April 16, 2013

Maybe I AM a Pollyanna after all....you know, way down deep inside where no one can see.

My first impulse (regarding a blog post) after hearing about the horrific event in Boston was to post about how angry I was and how this shit CANNOT keep happening.

I typed it out and everything but before I could hit "publish" I heard that teeny-tiny voice inside that said, "wait."  And, for once, I listened.  And I went to bed.  In tears.

And, of course, today dawned - as it always does - in a mad rush to get up, get dressed and get out the door.  And so my post waited.

As I went about my day, I was bombarded with stories of heroes.  Stories of people opening up their homes and hearts to strangers.  Stories of love and compassion.  Stories of "paying it forward."

And then I remembered.  My first inkling that something was going on was when my son called me.  He was the one that alerted me to the horror and then he said, "I just called to say I love you."

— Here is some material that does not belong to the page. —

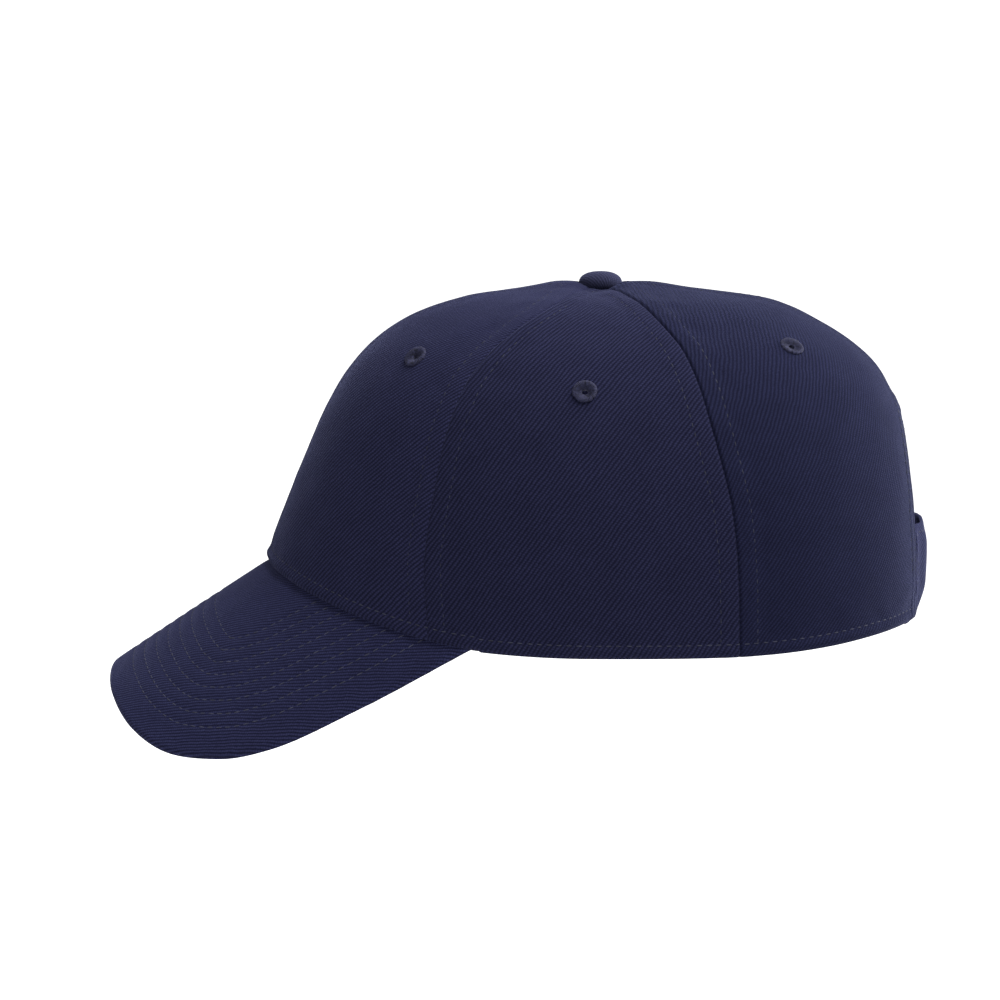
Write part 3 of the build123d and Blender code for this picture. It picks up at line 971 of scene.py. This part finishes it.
def button_piece(name, outer, shrink, drop, material, node, cloth=False):
    """A closed cup made of a dome and a smaller dome inside it. A cloth one ends level."""
    inner = outer * (shrink, shrink, 1) - (0, 0, drop)
    if cloth:
        inner[..., 2] = np.maximum(inner[..., 2], outer[..., 2].min())
    wall = np.concatenate([outer, inner[::-1]])
    over = np.linalg.norm(np.diff(wall, axis=0, prepend=wall[:1]), axis=-1).cumsum(0)
    uv = (unit(wall[..., :2]) * over[..., None]).reshape(-1, 2) if cloth else None
    shape = (wall + BUTTON_MIDDLE).reshape(-1, 3), ring_quads(*wall.shape[:2]), uv
    make_piece(name, shape, material, [node])


# ------------ layers inside the crown


def tape_depth(points, seed):
    """Depth of a tape's inner face: soft swells, with a groove along each row of stitches."""
    groove = 0.22 * bump_at(np.abs(TAPE_OFFSETS), SEAM_STITCH_OFFSET, 0.7)
    return TAPE_DEPTHS[1] + 0.12 * ripple(points, 15, seed) - groove


def seam_tapes(place, seam, material, thread):
    """The tapes down one pair of seams, each with its two rows of stitches."""
    low, top = rim_at(seam), along_at_width(TAPE_TOP_RADIUS)
    along = np.linspace(low + 0.3, top, 110)[:, None] + 0 * TAPE_OFFSETS
    angle = seam_place(seam, along, TAPE_OFFSETS)
    outer = layer_point(angle, along, TAPE_DEPTHS[0])
    inner = layer_point(angle, along, tape_depth(crown_base(angle, along), 31))
    shape = thick_sheet(outer, inner, weave_places(TAPE_OFFSETS, along))
    make_pair(f"{place}_{{}}_tape", shape, material, [f"{place}_{{}}_seam_tape"])
    along = np.linspace(low + 2, top - 2, 260)
    rows = []
    for sign in (-1, 1):
        angle = seam_place(seam, along, sign * SEAM_STITCH_OFFSET)
        line = layer_point(angle, along, TAPE_DEPTHS[1] - 0.12)
        rows.append(stitch_row(line, -crown_normal(angle, along), 61))
    make_pair(f"{place}_{{}}_tape_stitches", joined(rows), thread)


def crest_line(across, front):
    """Points over half the dome at one distance from its middle plane, from its foot to the top."""
    height, ahead, behind, half_width = sections_at(np.linspace(0, SIDE_LINE[-1], 3000))
    side, reach, power = (-1, ahead, FRONT_ROUNDNESS) if front else (1, behind, BACK_ROUNDNESS)
    share = 1 - (abs(across) / half_width) ** power
    fits = share > 0
    back = side * reach[fits] * share[fits] ** (1 / power)
    line = np.stack([np.full_like(back, across), back, height[fits]], -1)
    return np.concatenate([line, [line[-1] * (1, 0, 1)]])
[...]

And though I am still angry that this kind of thing continues to happen - because how could we, as a population, not be angry - I am reminded; over and over and OVER again that the good in this world far outweighs the bad.  And that we, as parents, teach our children.

We teach them love, empathy, compassion, peace and hope.  And as we are simultaneously teaching them these very core principles we are sending out rippling effects into the world. And that - well; that just goes to show that good trumps evil every time.

So while we mourn yet another tragedy, hug your family and friends. And, above all, show them that despite everything, love conquers all.

Because it does.  It really, really does.


  1. This is a wonderful, uplifting post, Gigi. I'm glad I'm reading it instead of your angry one, because I too am moved by the good that was generated from this horrible event. I hope we will someday move beyond terrorism and killing, but I'm not holding my breath that it will be during my lifetime. We WILL get there someday. That's my prayer.

  2. I agree with you. And reading the #handsoverhearts campaign on Twitter yesterday made me quite emotional at the simple idea that runners in the London Marathon this Sunday plan to do this as a mark of respect for those affected in Boston. The strength of love, compassion and camaraderie, which always comes out on these occasions, will always win through

  3. I think it's ok to be angry. We should be.

    And I'm angry -- and more than a little afraid of finding out just who did this...


  4. Angry, scared, shocked, humbled, sad....I feel it all. Words escape me still.

  5. I had toyed with bringing the kids in to see the run. I know the finish line area well, as I had worked in Lord and Taylor for years and often watched the runners come through from the second story visual windows. That would have put us directly in between the bombings. So glad I opted for taking a four hour nap at home instead.

    It is a horrible thing. Magnified for us by the fact that we can not turn on the TV, radio, or go online without more pictures and footage on a continuous loop. (You have no idea how lucky the rest of you are to just casually watch Ellen... because currently all major stations are now focused on the bomb threat in a federal court in town)But here's the thing...

    You are right. There are always helpers. And know what? Next year's race will be bigger, more amazing, and will likely have more first time runners than ever. It's who we are as a city... as a country.